> Exercise details:
Repeat exactly the lines from the start through the line with "return here", both ends included.

> Data:
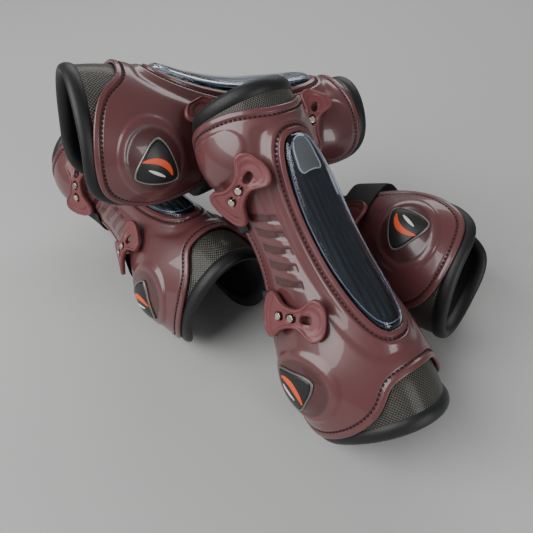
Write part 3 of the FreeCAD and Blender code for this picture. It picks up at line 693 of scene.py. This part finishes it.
def strap_point(angle, z, level):
    """On the skin as far as the shell's front, then y = e + 14 tanh((y - e) / 14)."""
    here = skin(np.where(angle <= 180, angle, angle - 360), z, level)
    edge = skin(np.interp(z, front[:, 1], front[:, 0]) + 6, z, level)[..., 1]
    y = here[..., 1]
    here[..., 1] = np.where(y > edge, edge + 14 * np.tanh((y - edge) / 14), y)
    return here


web, web_shader = surface(
    "dark_grey_woven_elastic", Base_Color=linear("2a2a2d"), Roughness=0.75
)
# Rubber cores under the yarn make fine ribs along the band and a dry, dull face.
lay = add(web, "ShaderNodeAttribute", attribute_name="lay").outputs["Vector"]
parts = add(web, "ShaderNodeSeparateXYZ", {0: lay})
cord_rib = math(web, "SINE", math(web, "MULTIPLY", parts.outputs["Y"], 4.2))
pick = math(web, "SINE", math(web, "MULTIPLY", parts.outputs["X"], 7.0))
yarn = math(web, "ADD", cord_rib, math(web, "MULTIPLY", pick, 0.4))
web_bump = add(web, "ShaderNodeBump", {"Height": yarn, "Strength": 0.7, "Distance": 0.0003})
link(web, web_bump.outputs["Normal"], web_shader.inputs["Normal"])
for name, height in STRAPS.items():
    strap_a = np.linspace(95, 263, 150)[None, :]
    strap_v = np.linspace(-1, 1, 15)[:, None]
    strap_z = height + strap_v * STRAP_WIDTH / 2 + 0 * strap_a
    strap_edge = 0.75 * (1 - np.abs(strap_v) ** 10)
    strap_out = strap_point(strap_a + 0 * strap_z, strap_z, 1.65 + strap_edge)
    strap_in = strap_point(strap_a + 0 * strap_z, strap_z, 1.65 - strap_edge)[::-1]
    strap_grid = np.concatenate([strap_out, strap_in])
    near_end = np.repeat(strap_grid[:, :1].mean(0, keepdims=True), len(strap_grid), 0)
    far_end = np.repeat(strap_grid[:, -1:].mean(0, keepdims=True), len(strap_grid), 0)
    strap_grid = np.concatenate([near_end, strap_grid, far_end], 1)
    strap_lay = np.stack([strap_a * 0.75 + 0 * strap_z, strap_z], -1)
    strap_lay = np.concatenate([strap_lay, strap_lay[::-1]])
    strap_lay = np.concatenate([strap_lay[:, :1], strap_lay, strap_lay[:, -1:]], 1)
    for boot in HEAP:
        strap = piece(
            boot + "_" + name + "_elastic", boot, boot + "_boot", [(strap_grid, True, False)],
            web, [strap_lay],
        )
        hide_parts(boot + "_" + name + "_strap")

# ------------------------------------------------------------ toggles
# Each toggle is a satin moulded bow tie of the shell's polyurethane: a raised rim round both
# lobes, three oblong holes down its waist and a thumb hollow in its free lobe.
TOGGLES = {"lower": (75.0, 96.0, -20.0), "upper": (74.0, 187.0, 24.0)}
TOGGLE_LIFT = 5.2
BEND_RADIUS = 62.0
THICKNESS = 3.0
START = -27.0
END = 27.0
HOLES = [-9.0, 2.0, 13.0]
HOLE_RUN = 1.4
HOLE_RADIUS = 2.9
bow_half = [
    (START, 0), (START + 1.6, 9.35), (START + 7, 16.15), (START + 13, 14.96), (START + 19, 10.2),
    (START + 27, 7.0), (END - 20, 7.0), (END - 14, 10.875), (END - 8, 14.5), (END - 3, 11.6),
    (END, 0),
]
bow = curve(bow_half + [(x, -y) for x, y in bow_half[-2:0:-1]], 400, True)[:-1]
upper_bow = bow[bow[:, 1] >= 0]
upper_bow = upper_bow[np.argsort(upper_bow[:, 0])]


def half_span(x):
    """Half width of the bow tie at x."""
    return np.interp(x, upper_bow[:, 0], upper_bow[:, 1])


def toggle_height(x, y):
    """Rim 0.9 mm high by distance to the outline, a thumb hollow, and two arcs for the strap."""
    span = half_span(x)
    to_end = np.minimum(x - START, END - x)
    inside = np.minimum(span - np.abs(y), to_end * 1.6)
    rim_up = 0.9 * smooth((3.2 - inside) / 1.4) - 1.1 * (1 - np.sqrt(np.clip(inside / 1.1, 0, 1)))
    hollow = -1.0 * smooth((8.2 - np.hypot(x - END + 10.5, y * 0.85)) / 2.5)
    arc = np.hypot(x + 6, y)
    slot_cut = -1.2 * bump(arc - 15.2, 0.6) * smooth((11.5 - np.abs(y)) / 1.5) * (x < -12)
    return THICKNESS + rim_up + hollow + slot_cut


def bend(points, angle, z, tilt):
    """Flat toggle millimetres to the boot: the middle on the skin, bent to the 62 mm radius."""
    here = skin(np.array(angle), np.array(z), TOGGLE_LIFT)
    round_leg = skin(np.array(angle - 0.5), np.array(z), TOGGLE_LIFT)
    round_leg = round_leg - skin(np.array(angle + 0.5), np.array(z), TOGGLE_LIFT)
    round_leg /= np.linalg.norm(round_leg)
    up = skin(np.array(angle), np.array(z + 0.5), TOGGLE_LIFT)
    up = up - skin(np.array(angle), np.array(z - 0.5), TOGGLE_LIFT)
    normal = np.cross(round_leg, up)
    normal /= np.linalg.norm(normal)
    normal *= np.sign(normal @ (here - np.array([0, -4, z])))
    up = np.cross(normal, round_leg)
    t = np.radians(tilt)
    along = round_leg * np.cos(t) + up * np.sin(t)
    across = np.cross(normal, along)
    x, y, h = points[..., 0], points[..., 1], points[..., 2]
    a = x / BEND_RADIUS
    r = BEND_RADIUS + h
    return (here + along * (r * np.sin(a))[..., None] + across * y[..., None]
            + normal * (r * np.cos(a) - BEND_RADIUS)[..., None])


def cell(x0, x1, hole, steps, rows):
    """Flat places of one stretch: a ring round an oblong hole, or straight lines across."""
    lines = np.linspace(-1, 1, steps)
    if hole is None:
        xs = np.linspace(x0, x1, rows)[:, None]
        return np.stack([xs + 0 * lines, half_span(xs) * lines], -1)
    bottom_x = np.linspace(x0, x1, steps)
    edge = [np.stack([bottom_x, -half_span(bottom_x)], 1)]
    edge.append(np.stack([np.full(steps, x1), half_span(x1) * lines], 1)[1:])
    edge.append(np.stack([bottom_x[::-1], half_span(bottom_x[::-1])], 1)[1:])
    edge.append(np.stack([np.full(steps, x0), half_span(x0) * lines[::-1]], 1)[1:-1])
    edge = np.vstack(edge)
    t = np.arctan2(edge[:, 1], edge[:, 0] - hole)
    oval_x = hole + HOLE_RADIUS * np.cos(t) + HOLE_RUN * np.tanh(4 * np.cos(t))
    oval = np.stack([oval_x, HOLE_RADIUS * np.sin(t)], 1)
    s = np.linspace(0, 1, rows)[:, None, None]
    return oval[None] + (edge - oval)[None] * s


def toggle_grids(place):
    grids = []
    cuts = [START + 0.02, -14.5, -3.5, 7.5, 18.5, END - 0.02]
    for i in range(5):
        hole = HOLES[i - 1] if 0 < i < 4 else None
        flat = cell(cuts[i], cuts[i + 1], hole, 25, 20)
        high = toggle_height(flat[..., 0], flat[..., 1])
        if hole is not None:
            soft = np.linspace(0, 1, 20)[:, None]
            high = high - 0.5 * (1 - smooth(soft / 0.2))
        top = bend(np.concatenate([flat, high[..., None]], -1), *place)
        under = bend(np.concatenate([flat, 0 * high[..., None]], -1), *place)
        wraps = hole is not None
        grids += [(top, False, wraps), (under, False, wraps)]
        if wraps:
            grids.append((np.stack([top[0], under[0]]), False, True))
            for side in (slice(0, 25), slice(48, 73)):
                grids.append((np.stack([top[-1, side], under[-1, side]]), False, False))
        else:
            grids.append((np.stack([top[:, 0], under[:, 0]]), False, False))
            grids.append((np.stack([top[:, -1], under[:, -1]]), False, False))
            end = 0 if i == 0 else -1
            grids.append((np.stack([top[end], under[end]]), False, False))
    return grids


satin, satin_shader = surface(
    "burgundy_tpu_satin_mould", Base_Color=linear("743e40"), Roughness=0.4, Specular_IOR_Level=0.5
)
# A finely blasted mould: the same colour as the shell but paler, with soft wide highlights.
place = add(satin, "ShaderNodeTexCoord").outputs["Object"]
grain = add(satin, "ShaderNodeTexNoise", {"Vector": place, "Scale": 1500.0, "Detail": 2.0})
grain_bump = add(satin, "ShaderNodeBump", {
    "Height": grain.outputs["Fac"], "Strength": 0.15, "Distance": 0.0001,
})
link(satin, grain_bump.outputs["Normal"], satin_shader.inputs["Normal"])
for name, toggle_place in TOGGLES.items():
    grids = toggle_grids(toggle_place)
    for boot in HEAP:
        body = boot + "_" + name + "_toggle_body"
        toggle = piece(boot + "_" + name + "_bow_toggle", boot, body, grids, satin, None, 3e-5)
        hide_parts(boot + "_" + name + "_toggle")

# ------------------------------------------------------------ studs and rivets
# The studs are turned steel, polished, and the strap rivets are darker plated steel. Both are
# the CAD solids with a metal finish.
steel, _ = surface(
    "turned_steel_polished", Base_Color=linear("c9c2b4"), Metallic=1.0, Roughness=0.2
)
dark_steel, _ = surface(
    "dark_plated_steel", Base_Color=linear("6b6a69"), Metallic=1.0, Roughness=0.32
)
for boot in HEAP:
    for node, metal in (("_studs", steel), ("_strap_rivets", dark_steel)):
        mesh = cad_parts[boot + node].data
        mesh.materials.clear()
        mesh.materials.append(metal)

# ------------------------------------------------------------ floor, light and camera
# A plain pale studio floor, a large soft light above and to the left, smaller ones at the right
# and behind, and a camera that looks down on the heap from the front.
bpy.ops.mesh.primitive_plane_add(size=30, location=(0, 0, 0))
floor = bpy.context.active_object
floor.name = "floor"
floor_material, _ = surface("matte_pale_floor", Base_Color=linear("b9bab8"), Roughness=0.7)
floor.data.materials.append(floor_material)

scene = bpy.context.scene
world = bpy.data.worlds.new("studio")
world.use_nodes = True
world.node_tree.nodes["Background"].inputs["Color"].default_value = linear("c9cccc")
world.node_tree.nodes["Background"].inputs["Strength"].default_value = 0.35
scene.world = world


def softbox(name, place, aim, size, power):
    """An area light of (width, height) in metres at place, facing aim."""
    light = bpy.data.lights.new(name, "AREA")
    light.shape = "RECTANGLE"
    light.size, light.size_y = size
    light.energy = power
    made = bpy.data.objects.new(name, light)
    scene.collection.objects.link(made)
    made.location = place
    made.rotation_euler = (Vector(aim) - Vector(place)).to_track_quat("-Z", "Y").to_euler()


softbox("key_box", (-1.1, -0.55, 1.1), (0, 0, 0.1), (1.5, 1.2), 30)
softbox("right_box", (1.0, -1.2, 0.55), (0, 0, 0.1), (0.6, 0.9), 9)
softbox("back_box", (0.2, 1.4, 1.2), (0, 0, 0.1), (1.8, 0.7), 13)

camera_data = bpy.data.cameras.new("camera")
camera_data.sensor_width = 36.0
camera_data.lens = 36.01
camera = bpy.data.objects.new("camera", camera_data)
scene.collection.objects.link(camera)
camera.location = (0.0122, -0.3428, 0.3681)
camera.rotation_euler = (np.radians(46.61), 0.0, 0.0)
scene.camera = camera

> Written solution:
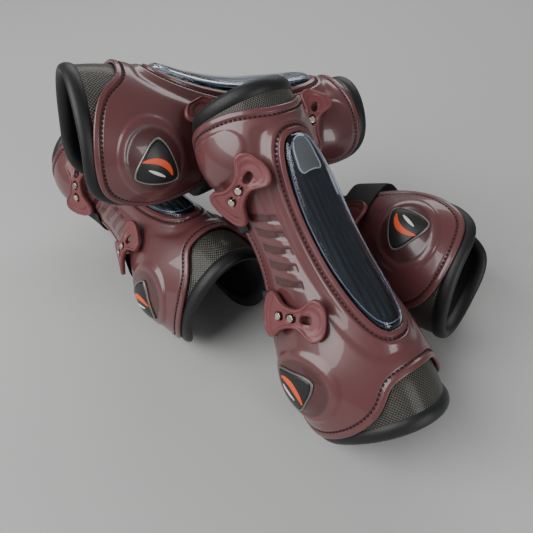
Write part 3 of the FreeCAD and Blender code for this picture. It picks up at line 693 of scene.py. This part finishes it.
def strap_point(angle, z, level):
    """On the skin as far as the shell's front, then y = e + 14 tanh((y - e) / 14)."""
    here = skin(np.where(angle <= 180, angle, angle - 360), z, level)
    edge = skin(np.interp(z, front[:, 1], front[:, 0]) + 6, z, level)[..., 1]
    y = here[..., 1]
    here[..., 1] = np.where(y > edge, edge + 14 * np.tanh((y - edge) / 14), y)
    return here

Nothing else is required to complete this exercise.